Spoiler alert: the first k-1 times the father asks the question they all say “no”, but on the kth time the dirty children will answer “yes.” And it further turns out that ‘by announcing something that the children all know, the father somehow manages to give the children useful information! How can this be?’
The answer, and the basis for reasoning about knowledge in distributed systems comes from a hierarchy of group knowledge that Halpern and Moses define.
You can climb up the hierarchy of knowledge all the way from a true fact F that the group does not know, to common knowledge which as defined is quite a strong condition: “everyone knows that, everyone knows that, …. everyone knows F” (for as many levels of ‘everyone knows that’ as you like). Using this framework the authors manage to make it quite clear exactly what is going on when the father tells the children something they all know, and yet it makes a difference overall. In ascending order, the knowledge states are:
- unknown – F is a fact but the group don’t know it.
- distributed knowledge – if you combine all of the knowledge from every member of the group, you can deduce F.
- someone knows – some member of the group knows F.
- everyone knows – all members of the group know F.
- (everyone knows)^k – everyone knows that everyone knows that … F, for k levels of ‘everyone knows’.
- common knowledge – for all k >= 1, (everyone knows)^k F.
…in such a system, every two levels in the hierarchy can be separated by an actual task, in the sense that there will be an action for which one level in the hierarchy will suffice, but no lower level will.
And the effect of that father’s statement? It took the group from everyone knows to common knowledge.
Using the hierarchy of knowledge to reason about protocols
We feel that understanding the role knowledge plays in problems such as coordinate attack is a first step towards simplifying the task of designing and proving the correctness of protocols.
The authors go on to describe a general model of a distributed system based on ‘runs’ (‘traces’ is a term you may be more familiar with).
We shall often be interested in the set of runs generated by running a particular protocol, under some assumptions of the communication medium. Intuitively, a protocol is a function specifying what actions a processor takes (which in our case amounts to what messages it sends) at any given point (after the processor wakes up) as a function of the processor’s local state.
And a processor’s local state is in turn simply determined by its history… There follows a formalism for group knowledge based on this underlying general model. The authors quickly introduce and then build upon new concepts, so it takes some effort to follow along. The model put forward is shown to agree with the ‘well-known modal logic of S5.’ (I had to look that up!).

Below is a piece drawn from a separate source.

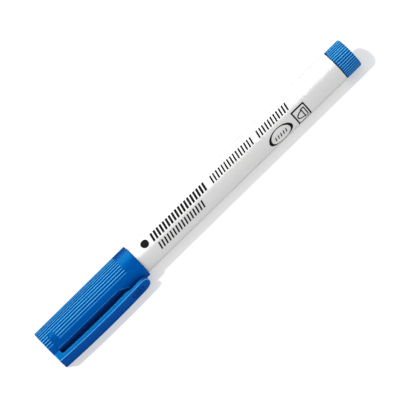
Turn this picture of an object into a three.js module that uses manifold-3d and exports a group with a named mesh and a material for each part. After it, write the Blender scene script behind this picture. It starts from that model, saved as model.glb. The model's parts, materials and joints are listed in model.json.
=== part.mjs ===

Fortunately we can still follow the consequences that fall out from the model.
Firstly, common knowledge seems to require some very special powers:
This lemma shows that common knowledge requires simultaneity in a very strong sense: When a new fact becomes common knowledge in a group G, the local histories of all of the members of G must change simultaneously to reflect the event of the fact’s becoming common knowledge.
Which might be a problem because:
Any correct protocol for the coordinated attack problem has the property that whenever the generals attack, it is common knowledge that they are attacking.
‘Theorem 5’ finishes us off: nothing can become common knowledge unless it is also common knowledge in the absence of communication.
Hence it turns out that:
Any correct protocol for the coordinated attack problem guarantees that neither party ever attacks.
In real life though, generals do manage to attack every now and then. How come?
It seems that in real life generals do not need a protocol that guarantees such a strong condition, and can probably make do with one that guarantees a non-simultaneous attack. We may want to weaken this requirement in order to get something that is achievable…
One way out is to introduce probability: a protocol that guarantees if one party attacks then with high probability the other will attack is achievable, under appropriate probabilistic assumptions about message delivery.
Common knowledge is not attainable in a system in which communication is not guaranteed, nor is it attainable if communication is guaranteed, but there is no bound on message delivery times. All practical distributed systems have some inherent temporal uncertainty – but if we can bound it, we can do better.
Suppose there is a bound, epsilon, such that all processors receive a message with epsilon time units of it being sent. Then epsilon-common knowledge is achievable.
We are thus in a state of knowledge that is analogous to common knowledge; here however, rather than everyone knowing F at the same instant, they all come to know F within an interval of epsilon time units. We call this state of group knowledge epsilon-common knowledge.
What is communication is not synchronous, but asynchronous (yet still guarantees that every message will eventually reach every processor)?
This situation, where it is common knowledge that if m is sent then everyone will eventually know that m has been sent, gives rise to a weak state of group knowledge which we call eventual common knowledge.
This eventual knowledge turns out not to be good enough for our generals though:
In the coordinated attack problem, any protocol that guarantees that whenever either party attacks the other party will eventually attack, is a protocol in which necessarily neither party attacks.
Thus: “asynchronous communication channels are of no use for coordinating actions that are guaranteed to be performed at all sites within a predetermined fixed time bound.”
You may be familiar with the device of introducing clocks to break the logjam. Relativistic notions of time are sufficient. Timestamped knowledge represents the fact that some processor knows a fact at some time T by its local clock.
In many distributed systems timestamped common knowledge seems to be a more appropriate notion to reason about than ‘true’ common knowledge. Although common knowledge cannot be attained in practical systems, timestamped common knowledge is attainable in many cases of interest and seems to correspond closely to the relevant phenomena with which protocol designers are confronted.
In conclusion…
We have shown that reasoning about the knowledge of a group and its evolution can reveal subtleties that may not not otherwise be apparent, can sharpen our understanding of basic issues, and can improve the high-level reasoning required in the design and analysis of distributed protocols and plans.